In an approach similar to the Grandaddy, Ralston [Ral81] applies a different ordering of necklaces (based on a lex largest ordering) and applies recursion to generate the necklaces with a periodic structure with respect to the largest symbol. The recursion requires an exponential amount of memory to store the recursively generated sequence.

References

  • [FK77] H. Fredricksen and I. Kessler. Lexicographic compositions and deBruijn sequences. J. Combinatorial Theory Ser. A, 22(1):17-30, 1977.

  • [FM78] H. Fredricksen and J. Maiorana. Necklaces of beads in $k$ colors and $k$-ary de Bruijn sequences. Discrete Math., 23(3):207-210, 1978.

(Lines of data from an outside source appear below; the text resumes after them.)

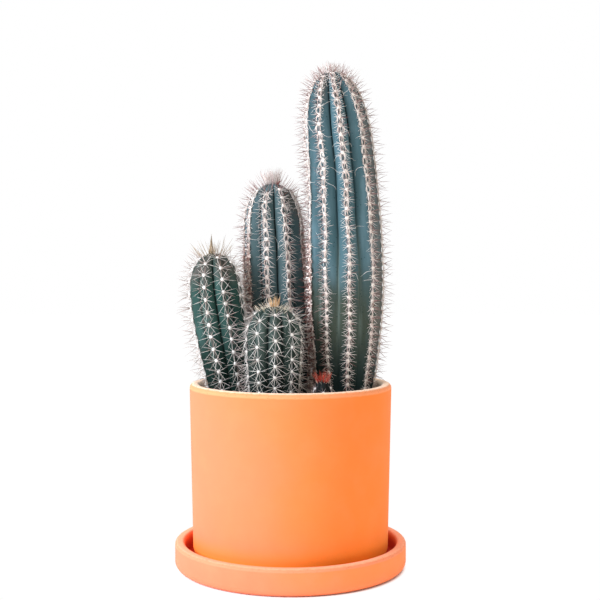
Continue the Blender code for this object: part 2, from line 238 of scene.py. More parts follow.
@dataclass
class Stem:
    """A ribbed stem, whose stations are points of its middle line, each with the crests' radius there.

    ribs are the crests' angles in degrees, furrow is a furrow's radius as a share of a crest's, and
    shallow is how far that is made up for on the lower stem. anchor is the height of one areole, step
    the distance to the next and notch the dent between them. crowding is the height below which they
    stand closer, and by what share. pad holds a wool pad's half sizes in millimetres. looks are the
    finishes of its wool, spines and tufts. braid holds the number of hairs between two areoles, how
    wide they spread above and below a height in millimetres, and that height; curls counts the loose
    hairs. The ribs listed as aged bear aged spines; they face the other stems, and their browner
    spines also stand in for painted shade there. Weathered sides run from one angle to another above
    a height.
    """

    name: str
    slot: str
    ribs: tuple
    furrow: float
    stations: tuple
    crown_height: float
    anchor: float
    step: float
    notch: float
    pad: tuple
    coats: tuple
    tufts: tuple
    looks: tuple
    shallow: float = 0.0
    braid: tuple = ()
    curls: int = 0
    aged_shaded_ribs: tuple = ()
    crowding: tuple = (0.168, 0.28)
    weathered: tuple = ()

    def __post_init__(self):
        self.line = smooth_line(np.array(self.stations), 24)
        steps = np.linalg.norm(np.diff(self.line[:, :3], axis=0), axis=1)
        self.along = np.concatenate(([0], np.cumsum(steps)))
        self.length = self.along[-1]
        self.crown_start = self.length - self.crown_height
        self.growth = unit(np.gradient(self.line[:, :3], self.along, axis=0))
        self.soil_line = float(np.interp(SOIL_TOP, self.line[:, 2], self.along))
        self.waver = np.random.default_rng(len(self.name)).uniform(0, 2 * math.pi, len(self.ribs))

    def read(self, s, rows):
        return np.stack([np.interp(s, self.along, column) for column in rows.T], -1)

    def crest(self, s):
        """Crest radius at s: the column's, closed by a dome at the crown and a round at the foot."""
        u = part_way(s, self.crown_start, self.crown_height)
        foot = part_way(s, FOOT_ROUND, -FOOT_ROUND)
        radius = np.interp(s, self.along, self.line[:, 3])
        return radius * (1 - u**CROWN_POWER) ** (1 / CROWN_POWER) * np.sqrt(1 - foot**2)

    def rib_angle(self, rib, s):
        """Angle of a rib's crest at s, from the front towards +X; the ribs waver a little."""
        number = rib % len(self.ribs)
        turns = rib // len(self.ribs)
        angle = np.take(self.ribs, number) + 360 * turns
        waver = RIB_WAVER * np.sin(s / RIB_WAVE * 2 * math.pi + self.waver[number])
        return np.radians(angle + waver)

    def axes(self, s, angle):
        """Middle point at s with the directions of growth, outward and round the stem at an angle."""
        centre = self.read(s, self.line[:, :3])
        growth = unit(self.read(s, self.growth))
        right = unit(np.array((1.0, 0, 0)) - growth * growth[..., :1])
        front = unit(np.cross(right, growth))
        sine, cosine = np.sin(angle)[..., None], np.cos(angle)[..., None]
        return centre, growth, right * sine + front * cosine, right * cosine - front * sine

    def spacing(self, s):
        """Distance from one areole to the next at s; they crowd at the crown and at the foot."""
        height = np.interp(s, self.along, self.line[:, 2])
        crown = self.crest(s) / np.interp(s, self.along, self.line[:, 3])
        foot = part_way(height, self.crowding[0], -CROWDING_FADE)
        return self.step * (0.30 + 0.70 * crown) * (1 - self.crowding[1] * foot)

    def walk(self, s, way):
        """Areole distances on one side of s, upward or downward."""
        places = []
        while self.soil_line < s + way * self.spacing(s) < self.length - CROWN_MARGIN:
            s += way * self.spacing(s)
            places.append(s)
        return places

    def levels(self):
        """Distances from the foot of the areoles on an even rib."""
        start = float(np.interp(self.anchor, self.line[:, 2], self.along))
        return np.array(self.walk(start, -1)[::-1] + [start] + self.walk(start, 1))


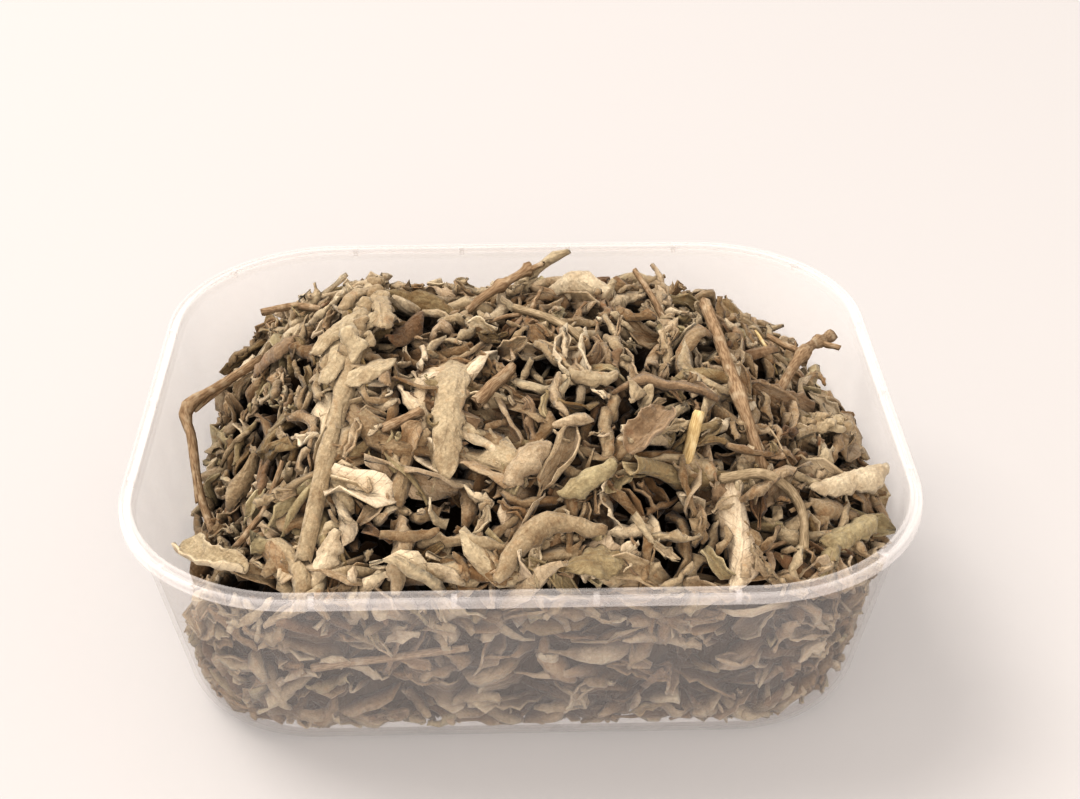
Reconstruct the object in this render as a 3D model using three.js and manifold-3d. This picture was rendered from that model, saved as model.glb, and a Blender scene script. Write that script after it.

  • [DHS+18] P. B. Dragon, O. I. Hernandez, J. Sawada, A. Williams, and D. Wong. Constructing de Bruijn sequences with co-lexicographic order: the $k$-ary Grandmama sequence. European J. Combin., 72:1-11, 2018.

  • [DHW16] P. B. Dragon, O. I. Hernandez, and A. Williams. The grandmama de Bruijn sequence for binary strings. In LATIN 2016: theoretical informatics, volume 9644 of Lecture Notes in Comput. Sci., pages 347-361. Springer, Berlin, 2016.

  • [GS17] D. Gabric and J. Sawada. A de Bruijn sequence construction by concatenating cycles of the complemented cycling register. In Combinatorics on words, volume 10432 of Lecture Notes in Comput. Sci., pages 49-58. Springer, Cham, 2017.

  • [GS18] D. Gabric and J. Sawada. Constructing de Bruijn sequences by concatenating smaller universal cycles. Theoret. Comput. Sci., 743:12-22, 2018.

  • [Ral81] A. Ralston. A new memoryless algorithm for de Bruijn sequences. J. Algorithms, 2(1):50–62, 1981.

  • [RSW92] F. Ruskey, C. Savage, and T. M. Y. Wang. Generating necklaces. J. Algorithms, 13(3):414-430, 1992.

  • [RSW12] F. Ruskey, J. Sawada, and A. Williams. De Bruijn sequences for fixed-weight binary strings. SIAM J. Discrete Math., 26(2):605-617, 2012.

  • [SSA20] E. Sala, J. Sawada, A. Alhakim. Efficient constructions of the Prefer-same and Prefer-opposite de Bruijn sequences. arXiv preprint arXiv:2010.07960, 2020.

  • [SSTW23] J. Sawada, J. Sears, A. Trautrim, and A. Williams. Concatenation trees: A framework for efficient universal cycle and de Bruijn sequence constructions. arXiv preprint arXiv:2308.12405, 2023.